By channeling cutting-edge technology, food tech companies make vegan bacon that looks, tastes and feels like pork bacon, convincing flexitarians and carnivores alike. Crispiness, moisture, bite, and flavor are the top challenges R&D and scientific teams must overcome to win over consumers.
“It looks, cooks, and tastes just like the cruel kind”
According to Coherent Market Insights, vegan bacon is becoming increasingly popular because companies have developed healthier alternatives. The global vegan bacon market is expected to grow at a CAGR of 6.6% between 2022 and 2032, totaling around US$ 2,425.4 million by 2032.
Let’s look at the technology behind some of the most popular brands of vegan bacon.
Hooray Foods — emulsion tech
San Francisco-based Hooray Foods launched its first plant-based bacon in 2020, claiming that it rivaled the taste and texture of pork bacon but with 65% fewer calories, 75% less fat, and 40% less sodium.

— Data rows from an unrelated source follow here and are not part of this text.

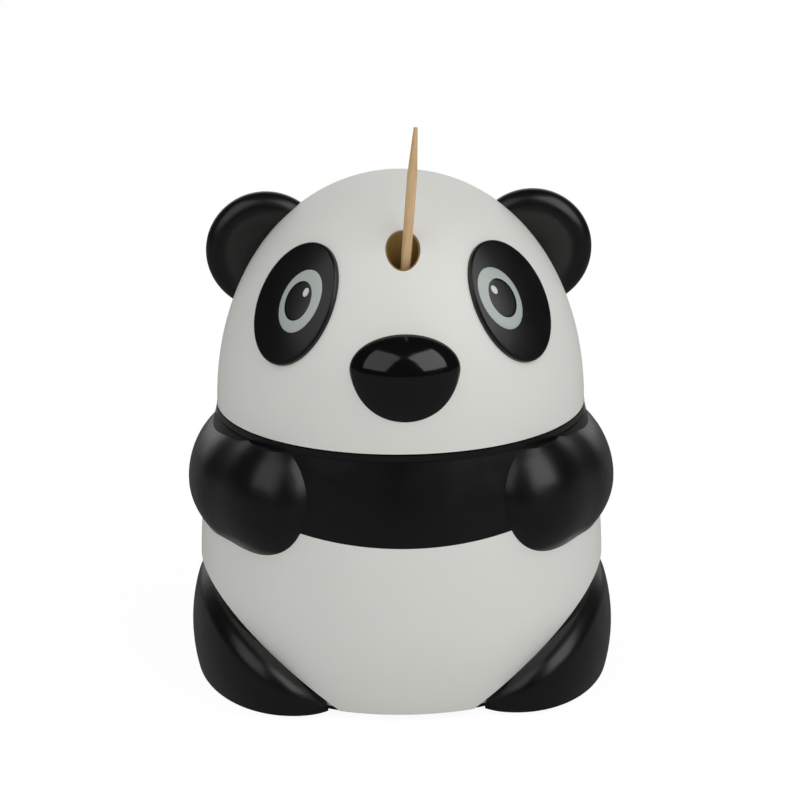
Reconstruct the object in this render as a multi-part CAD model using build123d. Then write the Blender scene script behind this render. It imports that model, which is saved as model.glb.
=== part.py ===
from build123d import *
from math import cos, hypot, radians, sin, sqrt, tan
import os

# Panda toothpick dispenser, free-standing, in millimetres.
# +Z is up, the face looks along -Y, the origin is the middle of the resting plane.
# Lifting the head lifts the hopper around a fixed post; pushing it down again
# leaves one toothpick standing on the post and out through the forehead.

# ---------------------------------------------------------------- driving sizes
# Body: a barrel whose widest ring lies at belly_z
belly_r, belly_z = 42.4, 21.0
body_up, body_down = 83.0, 47.0        # half heights of the barrel's two ellipses
ground_gap = 0.6                       # hard parts hang this far above the table
belly_bottom_z = 1.5
rim_z, rim_h, rim_step = 56.7, 1.4, 0.2  # plain ring, set back from the band's top edge
rim_w = 2.8
belly_wall = 3.4
cover_wall = 1.75                      # black covers lie this deep in the belly

# Head: a dome on the rim, a little fuller than half an ellipsoid
head_step = 0.1                        # the head's edge lies this far inside the rim's
head_h, head_wall = 48.0, 2.0
dome_fullness = 0.758                  # cos(45) would make it an ellipsoid
seam_gap = 0.3                         # open line between head and rim

# Black band with arms
band_low_z = 38.3                      # lower edge at the middle of the chest
band_edge_r = 155.0                    # that edge is an arc of this radius
belly_top_z = 46.0                     # white skirt ends here, under the band
arm_root_in = 13.9                     # the arms' flat roots lie this deep in the belly
arm_sections = (                       # azimuth, reach past the belly, height of the
    (24, -6.5, 43.9, 6.0, 6.0),        # widest place, and from there up and down
    (30, -0.9, 43.9, 10.4, 10.6),
    (36, 2.3, 43.9, 14.2, 14.7),
    (43, 3.5, 43.9, 15.6, 16.2),
    (52, 3.2, 43.2, 15.6, 15.8),
    (66, 2.6, 41.8, 15.6, 14.6),
    (84, 2.3, 40.8, 15.5, 13.0),
    (102, 2.3, 40.8, 15.5, 12.9),
    (114, 1.9, 40.8, 14.5, 12.2),
    (125, -0.1, 40.8, 11.8, 10.0),
    (135, -5.0, 40.8, 7.0, 6.0))

# Legs: ellipsoids cut by a slanted plane
leg_half_w, leg_half_h, leg_z = 21.8, 27.2, 8.6
leg_out, leg_set_in = 2.15, 4.5        # past the belly sideways, short of it in front
leg_cut_in, leg_cut_slope = 11.0, 38.0   # where the cut meets the ground, degrees
leg_round = 3.8                        # of the edge beside the belly

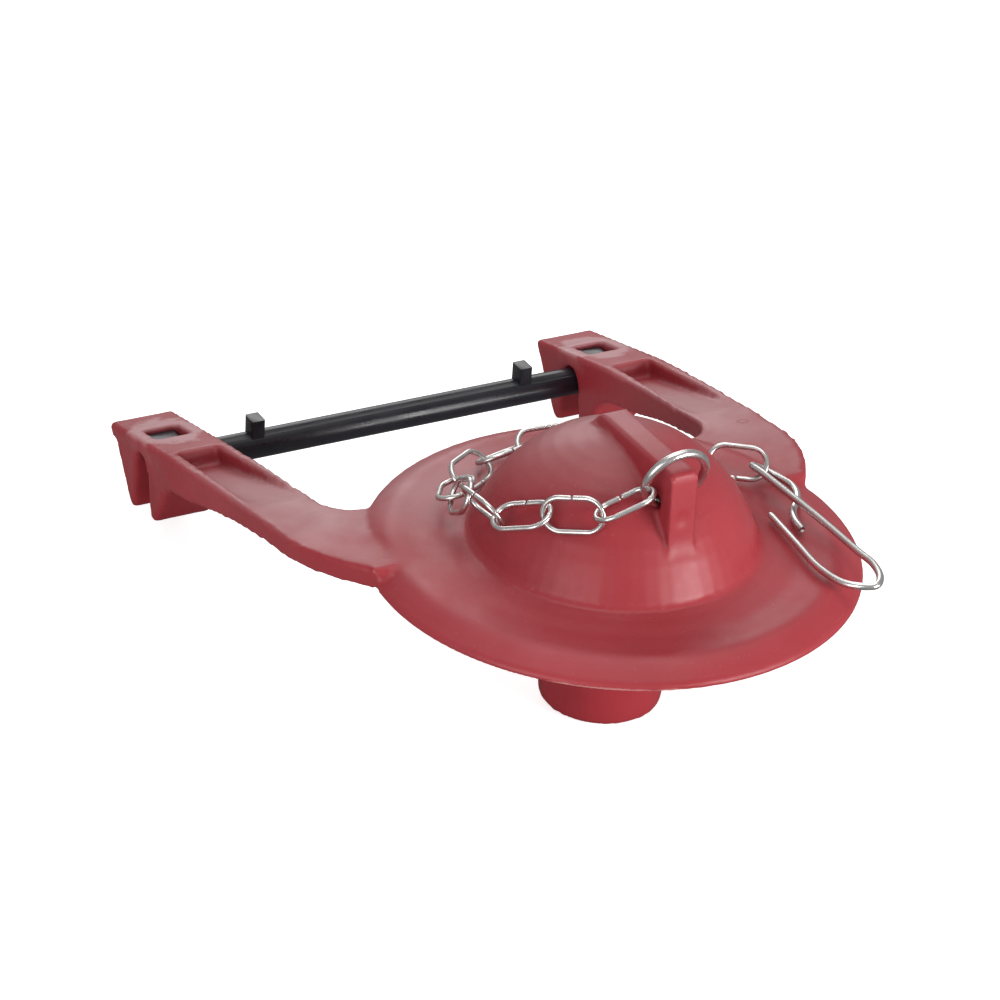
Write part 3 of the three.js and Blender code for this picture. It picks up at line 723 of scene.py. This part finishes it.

To make vegan bacon, the food tech uses a trademark emulsifying technology that binds rice flour, coconut oil, tapioca starch, spices, and seasonings with encapsulated oil droplets, allowing the product to crisp and taste like conventional bacon. Its latest iteration, an improved version called the Awesomer, was named “Best Breakfast Meat Product of the Year” (beating animal products) at the 2023 Mindful Awards.
The Awesomer bacon is available at over 1,000 retail locations across the US, including Whole Foods Market, Wegman’s, Raley’s, Good Eggs, and grocery delivery services. In 2021, the brand debuted in Canada at retailers across Ontario and British Columbia, including Sobeys, Safeway, and Thrifty Foods.
The Vegetarian Butcher — plant & fat tissue tech
The Vegetarian Butcher has launched an improved bacon — NoBacon 2.0 — made with new plant and fat tissue technology that the company claims can deliver the texture, oil release, and translucency of animal bacon.
TVB’s tech leverages the properties of wheat, soy, and plant oils to mimic the essential characteristics of pork, such as crispiness and moisture. The fat tissue tech makes the plant-based fat strips translucent while cooking, something that was not possible before. Additionally, thanks to the new technology, the bacon has 20x more oil droplets, eliminating additional frying oils and giving customers the real bacon experience. NoBacon 2.0 launched recently in the Netherlands.
MyForest Foods — air mycelium tech
MyForest Foods leverages AirMycelium technology — a solid-state fermentation process — to grow the mycelium of fungi with woodchips instead of sugar. For optimum growth, the company recreates the characteristics of a forest while guiding the mycelium to produce its natural geometrical patterns in block-like foams. MyForest Foods’ most notable achievement is that it has unlocked how to grow these fungi root blocks at an industrial scale in vertical farms.
MyForest’s first product, MyBacon, is a block of gourmet mushroom mycelium sliced and infused with coconut oil for sizzle and beet juice for color. Each slice contains all nine essential amino acids, delivering a complete source of protein. It sounds simple, but to develop the perfect piece of mycelium bacon, the company says it spent more than two years on R&D.
Founded in New York in 2020, MyForest has raised over $55 million to date from investors including Robert Downey Jr.’s Footprint Coalition Ventures. The brand is available at 100+ retail and food service locations across New York and Massachusetts.
THIS — Fat 2.0
Last December, UK plant-based meat company THIS launched a new “more realistic” version of its carnivore-fooling plant-based bacon, called THIS Isn’t Streaky Bacon. The company uses its olive oil-based Fat 2.0 technology for a smoky flavor and meatiness, while allowing the rashers to crisp with only 17 kcal per unit.
Co-founder Andy Shovel commented: “It’s taken 2 years of cutting-edge research and development to launch this. Not to mention the 1000s of taste tests and inordinate number of grey hairs acquired. We couldn’t be happier with where we’ve landed. Our new streaky rashers can easily trick a meat-eater into thinking they’re pork bacon. They’re awesome.”
La Vie — three techs for one simple product
La Vie plant-based bacon is available in France, the UK, Switzerland, Belgium, and the Netherlands. It has become a successful brand in only two years, launching onto mainstream menus in several food service locations, including Burger King.
La Vie attributes part of its success to not releasing products until its plant-based bacon tastes equivalent to regular pork bacon. The brand’s ‘true secret’, however, lies in three technologies that make it possible to replicate pork using plant ingredients.
Plant-based fat technology makes the bacon crispy and moist. Another tech recreates “lean bacon” (so it’s healthier) without using texturing agents; a third development combines and balances leanness with fat. The result is an alternative to bacon that has seven times less saturated fat, fewer calories, fiber (something meat does not have), proteins, and no nitrites or nitrates.
La Vie Bacon won Best Vegan Bacon at the PETA Awards 2022: “It looks, cooks, and tastes just like the cruel kind,” shared PETA on social media.